The acceptance rate of Nigerian border crossers stands at 29.3% as 9,898
Nigerians illegally walked into Canada, without going through a
designated port of entry, between February 2017 and June 2018, according
to data observed by Pulse from the Immigration and Refugee Board of Canada.
Generally, CBC News reported in February that Nigeria
surpassed China as the country with the most refugee claim decisions in
Canada in 2017. Many of the claims relate to sexual
orientation and gender persecution, most notably domestic violence
claims from women as well as the practice of female genital mutilation.
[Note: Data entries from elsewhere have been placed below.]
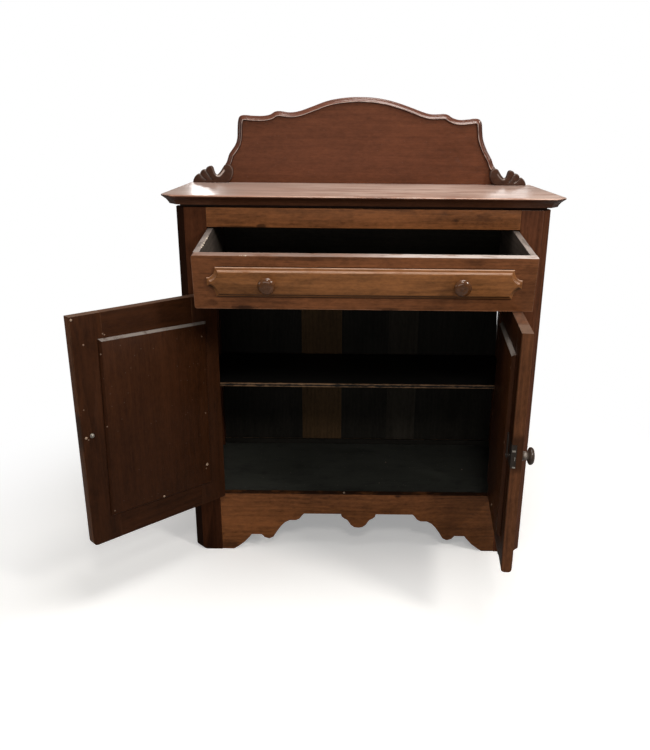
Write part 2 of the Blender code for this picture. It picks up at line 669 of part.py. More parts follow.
def make_door_panel(tag, across, through, door, mats):
    """A board planted on the door's back, whose raised field fills the opening of the frame."""
    def ring(edges, t, depth=0):
        start, end, low, high = edges
        x_start, x_end = across(start + depth, end - depth)
        low, high = low + depth, high - depth
        y = through(0, t)[1]
        return [(x_start, y, low), (x_end, y, low), (x_end, y, high), (x_start, y, high)]

    back = DOOR_THICKNESS + GAP
    rear = back + PANEL_THICKNESS
    board = (PANEL_HINGE_MARGIN, DOOR_WIDTH - PANEL_FREE_MARGIN, DOOR_BOTTOM + PANEL_BOTTOM_MARGIN,
             DOOR_TOP - PANEL_TOP_MARGIN)
    inner = STILE_WIDTH + FIELD_CLEARANCE
    field = (inner, DOOR_WIDTH - inner, DOOR_BOTTOM + BOTTOM_RAIL_WIDTH + FIELD_CLEARANCE,
             DOOR_TOP - TOP_RAIL_WIDTH - FIELD_CLEARANCE)
    rings = [ring(board, rear, PANEL_BEVEL), ring(board, rear - PANEL_BEVEL_DEPTH), ring(board, back),
             ring(field, back), ring(field, FIELD_SETBACK + FIELD_CHAMFER_DEPTH),
             ring(field, FIELD_SETBACK, FIELD_CHAMFER)]
    loft(f"{tag}_door_panel", rings, mats["door panel"], door)


def make_stud(door, stile, across, through, mats):
    """The domed stud on the back of the left door that the catch bears on."""
    x = across(0, DOOR_WIDTH - STUD_INSET)[1]
    y = through(0, DOOR_THICKNESS)[1]
    seat = GAP
    profile = [(STUD_SHANK_RADIUS, -STUD_SHANK), (STUD_SHANK_RADIUS, seat), (STUD_RADIUS, seat)]
    for k in range(1, 4):
        angle = math.pi / 2 * k / 4
        profile.append((STUD_RADIUS * math.cos(angle), seat + STUD_DOME * math.sin(angle)))
    profile = [(r, -along) for r, along in profile]
    turned("catch_stud", profile, mats["steel"], door, axis="-Y", at=(x, y, STUD_HEIGHT))
    hole = STUD_SHANK_RADIUS + GAP
    cut(stile, turned("stud_hole", [(hole, -OVERRUN), (hole, STUD_SHANK + GAP)], None, door, axis="-Y",
                      at=(x, y, STUD_HEIGHT)))


def make_catch(door, stile, across, through, mats):
    """The turning catch: a knob outside, a spindle through the stile, and a tongue inside."""
    spot = DOOR_WIDTH - CATCH_INSET
    turn = bpy.data.objects.new("catch axis", None)
    bpy.context.scene.collection.objects.link(turn)
    turn.parent = door
    turn.location = (across(0, spot)[1], HINGE_PROUD, CATCH_HEIGHT)

    free = DOOR_WIDTH - GAP
    block_x = across(DOOR_WIDTH - CATCH_BLOCK_LENGTH, free)
    block_front = DOOR_THICKNESS - CATCH_BLOCK_DEPTH
    low, high = CATCH_HEIGHT - CATCH_BLOCK_BELOW, CATCH_HEIGHT + CATCH_BLOCK_ABOVE
    block = box("catch_block", block_x, through(block_front, DOOR_THICKNESS), (low, high), mats["iron"], door)
    mortise_x = across(DOOR_WIDTH - CATCH_BLOCK_LENGTH - GAP, DOOR_WIDTH + OVERRUN)
    cut(stile, box("catch_mortise", mortise_x, through(block_front - GAP, DOOR_THICKNESS + OVERRUN),
                   (low - GAP, high + GAP), None, door))

    tongue_start = DOOR_THICKNESS + GAP + STUD_DOME + GAP + GAP
    tongue_end = tongue_start + TONGUE_THICKNESS
    half = TONGUE_WIDTH / 2
    tongue = box("catch_tongue", (-half, half), (tongue_start, tongue_end), (-half, TONGUE_LENGTH),
                 mats["steel"], turn)
    rear = tongue_end + SPINDLE_END
    join(tongue, turned("catch_spindle", [(SPINDLE_RADIUS, -rear), (SPINDLE_RADIUS, SPINDLE_IN_KNOB)],
                        mats["steel"], turn, axis="-Y"))
    bore = SPINDLE_RADIUS + GAP
    for ob in (stile, block):
        cut(ob, turned(f"spindle_bore_{ob.name}", [(bore, -rear - OVERRUN), (bore, SPINDLE_IN_KNOB + OVERRUN)],
                       None, turn, axis="-Y"))
    knob = make_knob("right_door_knob", turn, (0, -GAP, 0), 0, mats)
    cut(knob, turned("knob_socket", [(bore, -OVERRUN), (bore, SPINDLE_IN_KNOB + GAP)], None, turn, axis="-Y"))


def make_knob(name, parent, at, spigot, mats):
    """A turned wooden knob that points along -Y, with a spigot behind it where it has a length."""
    profile = [(KNOB_RADIUS * r, KNOB_LENGTH * along) for r, along in KNOB_PROFILE_SHARES]
    if spigot:
        profile = [(SPIGOT_RADIUS, -spigot), (SPIGOT_RADIUS, 0)] + profile
    return turned(name, profile, mats["knob"], parent, axis="-Y", at=at, sides=KNOB_SIDES)


def notched_outline(depth):
    """A rectangle with a hollow quarter round at each corner, drawn in by depth."""
    wide, high = PLANT_HALF_WIDTH - depth, PLANT_HALF_HEIGHT - depth
    across, up = NOTCH_ACROSS + depth, NOTCH_UP + depth
    start = math.asin(depth / across)
    end = math.acos(depth / up)
    quarter = []
    for k in range(NOTCH_STEPS + 1):
        angle = start + (end - start) * k / NOTCH_STEPS
        quarter.append((PLANT_HALF_WIDTH - across * math.sin(angle), PLANT_HALF_HEIGHT - up * math.cos(angle)))
    quarter[0] = (wide, quarter[0][1])
    quarter[-1] = (quarter[-1][0], high)
    top_right = quarter
    top_left = [(-x, z) for x, z in reversed(top_right)]
    bottom_left = [(-x, -z) for x, z in top_right]
    bottom_right = [(x, -z) for x, z in reversed(top_right)]
    return top_right + top_left + bottom_left + bottom_right


def make_drawer(mats):
    """The drawer, made level in the frame of the roller and tipped with it."""
    tip = bpy.data.objects.new("drawer tip axis", None)
    bpy.context.scene.collection.objects.link(tip)
    tip.location = (0, FRONT + ROLLER_SETBACK, ROLLER_LEVEL)
    tip.rotation_euler = (DRAWER_TIP, 0, 0)
    half = OPENING_HALF - ROLLER_END_GAP
    turned("divider_roller", [(ROLLER_RADIUS, -half), (ROLLER_RADIUS, half)], mats["roller"], tip, axis="X")

    slide = bpy.data.objects.new("drawer slide", None)
    bpy.context.scene.collection.objects.link(slide)
    slide.parent = tip
    slide.location = (0, -ROLLER_SETBACK - DRAWER_PULLED, ROLLER_RADIUS + GAP)

    wide = DRAWER_WIDTH / 2
    front = box("drawer_front", (-wide, wide), (0, DRAWER_FRONT_THICKNESS), (0, DRAWER_HEIGHT), mats["front"],
                slide)
    start = DRAWER_FRONT_THICKNESS + GAP
    outer = wide - DRAWER_SIDE_INSET
    inner = outer - DRAWER_SIDE_THICKNESS
    for side in (-1, 1):
        box(f"drawer_side_{name_of(side)}", (side * inner, side * outer), (start, DRAWER_DEPTH),
            (0, DRAWER_HEIGHT), mats["drawer wood"], slide)
    between = inner - GAP
    floor_top = DRAWER_BOTTOM_RISE + DRAWER_BOTTOM_THICKNESS
    box("drawer_bottom", (-between, between), (start, DRAWER_DEPTH), (DRAWER_BOTTOM_RISE, floor_top),
        mats["inside"], slide)
    box("drawer_back", (-between, between), (DRAWER_DEPTH - DRAWER_BACK_THICKNESS, DRAWER_DEPTH),
        (floor_top + GAP, DRAWER_HEIGHT - DRAWER_BACK_DROP), mats["inside"], slide)

    face = -GAP - PLANT_THICKNESS
    rings = [[(x, -GAP, z + PLANT_RISE) for x, z in notched_outline(0)],
             [(x, face + PLANT_BEVEL_DEPTH, z + PLANT_RISE) for x, z in notched_outline(0)],
             [(x, face, z + PLANT_RISE) for x, z in notched_outline(PLANT_BEVEL)]]
    plant = loft("drawer_front_panel", rings, mats["front"], slide)

    for side in (-1, 1):
        at = (side * KNOB_SPREAD, face - GAP, KNOB_RISE)
        make_knob(f"drawer_knob_{name_of(side)}", slide, at, SPIGOT_LENGTH, mats)
        hole = SPIGOT_RADIUS + GAP
        for ob in (front, plant):
            bore = [(hole, -SPIGOT_LENGTH - GAP), (hole, OVERRUN)]
            cut(ob, turned(f"spigot_bore_{name_of(side)}_{ob.name}", bore, None, slide, axis="-Y", at=at))


def make_materials():
    back_tones = {1: (0.012, 0.010, 0.008), 2: (0.050, 0.036, 0.022), 3: (0.014, 0.012, 0.009),
                  4: (0.026, 0.020, 0.014), 5: (0.012, 0.010, 0.008)}
    mats = {
        "top": material("top board finish", (0.36, 0.20, 0.15), 0.25),
        "splash": material("splashback finish", (0.13, 0.045, 0.028), 0.40),
        "carving": material("carved ear finish", (0.11, 0.040, 0.026), 0.40),
        "front": material("front finish", (0.20, 0.085, 0.035), 0.45),
        "post": material("post finish", (0.13, 0.048, 0.025), 0.45),
        "door": material("door finish", (0.065, 0.022, 0.012), 0.50),
        "door panel": material("door panel finish", (0.070, 0.026, 0.013), 0.50),
        "knob": material("knob finish", (0.11, 0.045, 0.025), 0.35),
        "drawer wood": material("bare drawer wood", (0.30, 0.24, 0.20), 0.60),
        "shelf": material("shelf wood", (0.11, 0.060, 0.035), 0.70),
        "inside": material("unfinished inside wood", (0.020, 0.016, 0.012), 0.80),
        "floor": material("grey bottom board", (0.022, 0.024, 0.021), 0.80),
        "dark wood": material("dark wood", (0.018, 0.012, 0.009), 0.75),
        "roller": material("roller hardwood", (0.16, 0.10, 0.06), 0.50),
        "brass": material("aged brass", (0.45, 0.33, 0.16), 0.45, 1.0),
        "steel": material("worn steel", (0.55, 0.55, 0.52), 0.35, 1.0),
        "iron": material("dark iron", (0.10, 0.085, 0.07), 0.60, 1.0),
    }
    for number, tone in back_tones.items():
        mats[f"back {number}"] = material(f"back board {number}", tone, 0.85)
    return mats


def main():
    clear_scene()
    mats = make_materials()
    make_top_board(mats)
    make_splashback(mats)
    make_back(mats)
    make_front_rails(mats)
    make_floor_pieces(mats)
    for side in (-1, 1):
        make_ear(side, mats)
        make_sides(side, mats)
        make_runner(side, mats)
        post = make_front_post(side, mats)
        door, stile, across, through = make_door(side, post, mats)
        if side < 0:
            make_stud(door, stile, across, through, mats)
        else:
            make_catch(door, stile, across, through, mats)
    make_drawer(mats)


main()
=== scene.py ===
"""A commode cabinet in old reddish hardwood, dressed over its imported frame.

The drawer is pulled out and droops, both framed doors stand open, and a shaped splashback with
carved ears rises behind the top board. Sizes are in metres, with +Z up and the wall line at Y = 0.
"""
import json
import math
import zlib

import bmesh
import bpy
import numpy as np
from mathutils import Matrix, Vector, geometry


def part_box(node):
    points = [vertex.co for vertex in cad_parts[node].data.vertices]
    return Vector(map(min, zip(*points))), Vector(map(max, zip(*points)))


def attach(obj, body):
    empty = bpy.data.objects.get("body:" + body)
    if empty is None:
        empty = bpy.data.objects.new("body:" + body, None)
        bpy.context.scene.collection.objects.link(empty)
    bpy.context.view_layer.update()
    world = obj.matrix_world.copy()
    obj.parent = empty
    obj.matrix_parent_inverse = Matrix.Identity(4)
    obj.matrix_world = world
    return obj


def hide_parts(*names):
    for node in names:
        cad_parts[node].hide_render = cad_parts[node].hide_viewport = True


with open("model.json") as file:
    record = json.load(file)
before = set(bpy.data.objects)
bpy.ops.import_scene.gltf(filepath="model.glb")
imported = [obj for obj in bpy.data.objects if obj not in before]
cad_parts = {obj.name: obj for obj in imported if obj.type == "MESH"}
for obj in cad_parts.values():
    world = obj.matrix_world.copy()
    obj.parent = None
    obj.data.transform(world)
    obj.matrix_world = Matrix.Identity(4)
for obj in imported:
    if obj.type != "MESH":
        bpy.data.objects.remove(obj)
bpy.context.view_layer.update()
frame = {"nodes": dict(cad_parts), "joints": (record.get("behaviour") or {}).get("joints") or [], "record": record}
NODES = frame["nodes"]
JOINTS = {row["name"]: row for row in frame["joints"]}
BODY_OF = {node: body for body, nodes in frame["record"]["behaviour"]["bodies"].items() for node in nodes}

bl_info = {
    "name": "Commode cabinet",
    "version": (1, 0, 0),
    "blender": (4, 5, 0),
    "location": "View3D > Sidebar > Cabinet",
    "description": "Builds an old hardwood commode cabinet with its drawer and doors open",
    "category": "Add Mesh",
}


def tone(red, green, blue):
    """A colour as one reads it on a screen, 0 to 255, as linear values."""
    return tuple((c / 255 / 12.92) if c <= 10 else ((c / 255 + 0.055) / 1.055) ** 2.4 for c in (red, green, blue))


def shade(colour, factor):
    return tuple(min(1.0, c * factor) for c in colour)


# ---------------------------------------------------------------- places of the moving parts

DRAWER_FACE_TO_PIVOT = 0.0045
DRAWER_OVER_PIVOT = 0.0033
DOOR_PROUD = 0.0040
DOOR_EDGE = 0.00075
DOOR_WAY = {"left_door": 1, "right_door": -1}


def hinge_place(name):
    """The rest place of a door, shut along X from its axis, with its outer face towards -Y."""
    joint = JOINTS[name]
    x, y, _ = joint["pos_m"]
    turn = -joint["axis"][2] * math.radians(joint["range_deg"][0])
    return Matrix.Translation((x, y, 0)) @ Matrix.Rotation(turn, 4, "Z")


def drawer_place():
    """The rest place of the drawer: its outer face at Y = 0 and its underside at Z = 0."""
    joint = JOINTS["drawer_tip"]
    pulled = -JOINTS["drawer_slide"]["range_m"][0]
    turn = Matrix.Rotation(-math.radians(joint["range_deg"][0]), 4, "X")
    inset_place = Matrix.Translation((0, -DRAWER_FACE_TO_PIVOT - pulled, DRAWER_OVER_PIVOT))
    return Matrix.Translation(joint["pos_m"]) @ turn @ inset_place


PLACES = {
    "carcass": Matrix.Identity(4),
    "drawer_tip_roller": Matrix.Identity(4),
    "drawer": drawer_place(),
    "left_door": hinge_place("left_door_hinge"),
    "right_door": hinge_place("right_door_hinge"),
}
PLACES["catch"] = Matrix.Translation(JOINTS["catch_turn"]["pos_m"]) @ PLACES["right_door"].to_3x3().to_4x4()


def door_point(body, across, through, z):
    """A point in a door's own place: across from its hinge edge, through from its outer face."""
    return (DOOR_WAY[body] * (across + DOOR_EDGE), through + DOOR_PROUD, z)


def own_box(node):
    """The lowest and highest corners of a CAD node in its body's own place."""
    away = PLACES[BODY_OF[node]].inverted()
    spots = np.array([away @ v.co for v in NODES[node].data.vertices])
    return Vector(spots.min(0)), Vector(spots.max(0))


# ---------------------------------------------------------------- settings that a user would change

def length_property(name, description, value, least, most):
    return bpy.props.FloatProperty(name=name, description=description, default=value, min=least, max=most,
                                   unit="LENGTH")


def colour_property(name, description, value):
    return bpy.props.FloatVectorProperty(name=name, description=description, default=value, size=3,
                                         min=0.0, max=1.0, subtype="COLOR")


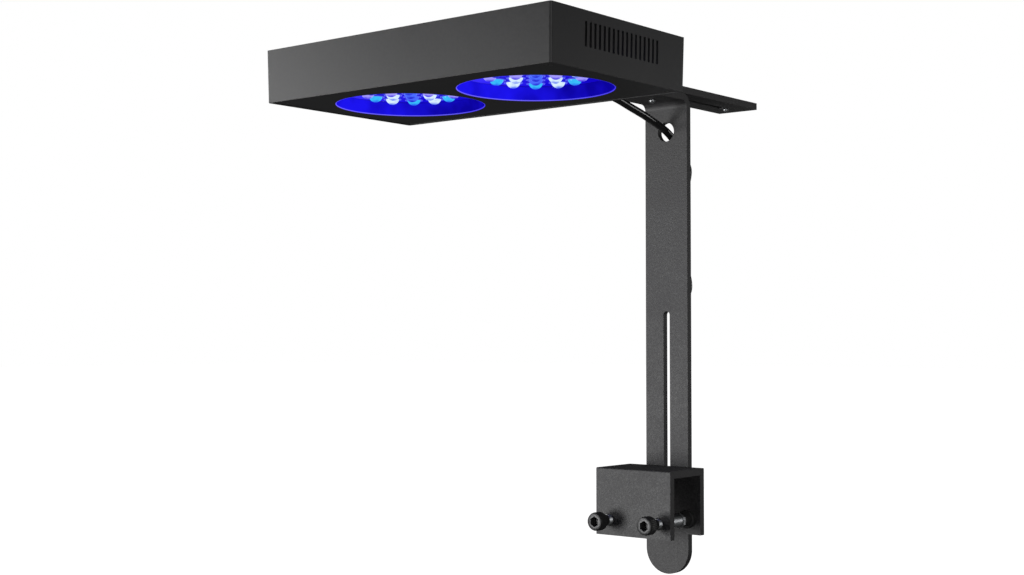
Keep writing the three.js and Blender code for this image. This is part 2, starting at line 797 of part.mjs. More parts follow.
const RIGHT_RUN_X = HANK.x + HANK.endX;
const HANK_FIRST_Y = HANK.front + LEAD_R;

// from the gland, down through the post's cable hole, to the top of the hank
const LEAD_ROUTE = [
  [0, GLAND.tip + GAP, 266.5],
  [0, -102, 267],
  [0, -88, 267.5],
  [0, -68.5, 267.4],
  [0, -54, 266.4],
  [0, -40.5, 264.6],
  [0, -25, 261],
  [0, -6.6, 256.8],
  [0, 8, 252.8],
  [0, 18, 249.7],
  [0, 24.5, 247],
  [0.1, 30.2, 243.4],
  [0.1, 33.4, 239.3],
  [RIGHT_RUN_X, HANK_FIRST_Y, 233.9],
];

/** The last turn: down the hank's right side, round its lower end, and up the left to the plug. */
function leadTail() {
  const y = HANK_BACK + GAP + LEAD_R;
  const top = HANK_MIDDLE + HANK_RUN - 4;
  const points = [];
  const runSteps = 8;
  for (let i = 0; i <= runSteps; i += 1) {
    const z = THREE.MathUtils.lerp(top, HANK_MIDDLE - HANK_RUN, i / runSteps);
    points.push([HANK.x + hankSpread(z - HANK_MIDDLE), y, z]);
  }
  const foldSteps = 6;
  for (let i = 1; i <= foldSteps; i += 1) {
    const angle = (-Math.PI * i) / foldSteps;
    points.push([
      HANK.x + HANK.endX * Math.cos(angle),
      y,
      HANK_MIDDLE - HANK_RUN + HANK.endX * Math.sin(angle),
    ]);
  }
  const end = PLUG.low - 2 * GAP;
  const straight = end - 3;
  for (let i = 1; i <= runSteps; i += 1) {
    const z = THREE.MathUtils.lerp(HANK_MIDDLE - HANK_RUN, straight, i / runSteps);
    const lift = (PLUG.y - y) * THREE.MathUtils.smoothstep(z, HANK_MIDDLE + TIE.halfZ, straight);
    points.push([HANK.x - hankSpread(z - HANK_MIDDLE), y + lift, z]);
  }
  points.push([PLUG.x, PLUG.y, end]);
  return tube(points, 44);
}

function plugBody() {
  const { low, relief, body, bodyR } = PLUG;
  return turned([
    [0, low],
    [LEAD_R + 0.5, low],
    [LEAD_R + 1.4, low + relief],
    [bodyR - 0.6, low + relief + 0.6],
    [bodyR, low + relief + 1.4],
    [bodyR, low + relief + body - 1],
    [bodyR - 0.8, low + relief + body],
    [0, low + relief + body],
  ], 18);
}

function plugBarrel() {
  const { low, relief, body, barrelR, barrel } = PLUG;
  const base = low + relief + body + GAP;
  return cut(rod(barrelR, base, base + barrel, 20), rod(1.25, base + 1, base + barrel + 1, 14));
}

place("cable_gland", gland(), FINISH.rubber, 0, 0, GLAND.z);
place("power_lead", tube(LEAD_ROUTE, 28), FINISH.cable);
place("lead_hank", leadHank(), FINISH.cable, HANK.x, 0, 0);
place("lead_tail", leadTail(), FINISH.cable);
place("hank_tie", hankTie(), FINISH.rubber, HANK.x, 0, 0);
place("plug_body", plugBody(), FINISH.rubber, PLUG.x, PLUG.y, 0);
place("plug_barrel", plugBarrel(), FINISH.steel, PLUG.x, PLUG.y, 0);

export default object;
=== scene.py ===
"""A two-window LED aquarium light on an adjustable post and a rim clamp.

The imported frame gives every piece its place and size. This script makes the
surfaces over it: edge-rounded plate, powder coat, knurled and threaded screws,
lit lens domes in blue wells, and the power lead with its plug.
"""

import logging
import math
from collections.abc import Callable, Sequence
from dataclasses import dataclass
from enum import Enum

import bmesh
import bpy
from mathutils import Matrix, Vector


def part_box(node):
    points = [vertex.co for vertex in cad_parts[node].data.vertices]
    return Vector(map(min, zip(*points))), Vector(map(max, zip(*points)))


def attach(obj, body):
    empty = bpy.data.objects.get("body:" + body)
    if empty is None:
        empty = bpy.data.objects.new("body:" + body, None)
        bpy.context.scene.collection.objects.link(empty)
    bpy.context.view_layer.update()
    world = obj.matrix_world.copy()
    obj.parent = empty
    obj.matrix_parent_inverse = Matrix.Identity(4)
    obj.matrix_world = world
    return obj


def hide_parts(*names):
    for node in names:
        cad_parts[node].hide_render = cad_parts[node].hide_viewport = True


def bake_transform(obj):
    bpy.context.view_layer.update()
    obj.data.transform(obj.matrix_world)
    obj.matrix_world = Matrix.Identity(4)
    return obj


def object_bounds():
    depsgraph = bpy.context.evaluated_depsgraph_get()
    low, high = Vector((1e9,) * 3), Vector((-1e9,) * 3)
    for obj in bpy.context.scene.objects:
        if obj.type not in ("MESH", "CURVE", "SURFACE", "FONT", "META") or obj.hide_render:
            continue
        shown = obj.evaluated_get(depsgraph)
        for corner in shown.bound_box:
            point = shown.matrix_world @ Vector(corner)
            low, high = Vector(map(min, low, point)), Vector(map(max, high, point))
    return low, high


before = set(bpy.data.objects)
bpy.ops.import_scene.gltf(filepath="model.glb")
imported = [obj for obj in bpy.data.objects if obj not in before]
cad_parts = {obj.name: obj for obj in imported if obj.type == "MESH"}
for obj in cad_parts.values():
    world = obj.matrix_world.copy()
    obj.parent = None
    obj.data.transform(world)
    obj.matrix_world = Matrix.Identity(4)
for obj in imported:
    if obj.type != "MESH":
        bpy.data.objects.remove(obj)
CAD_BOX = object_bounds()

log = logging.getLogger("aquarium_light")
MM = 0.001
AIR = 0.05  # millimetres left between two finely made pieces that touch
CRISP_ANGLE = 34.0  # degrees; an edge that turns more than this stays crisp or is rounded
FLAT_ANGLE = 0.6  # degrees; faces that differ by less than this are one flat face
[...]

Canada cracks down on border crossers with strict measures
The
trend of illegal border crossers from Nigeria worried the Canadian
government so much that two officials were sent to Lagos earlier this
year to work directly with their counterparts in the U.S. visa office to
collaborate on how to lower the number of migrants who eventually end up making asylum claims in Canada.
This
was because many of the Nigerian border crossers were observed to have
arrived in Canada bearing valid U.S. visas after having spent very
little time in the States.
Between June 2017 and
May 2018, Canadian authorities intercepted more than 7,600 Nigerian
asylum seekers with 81% of them having valid U.S. non-immigrant visas in
their possession.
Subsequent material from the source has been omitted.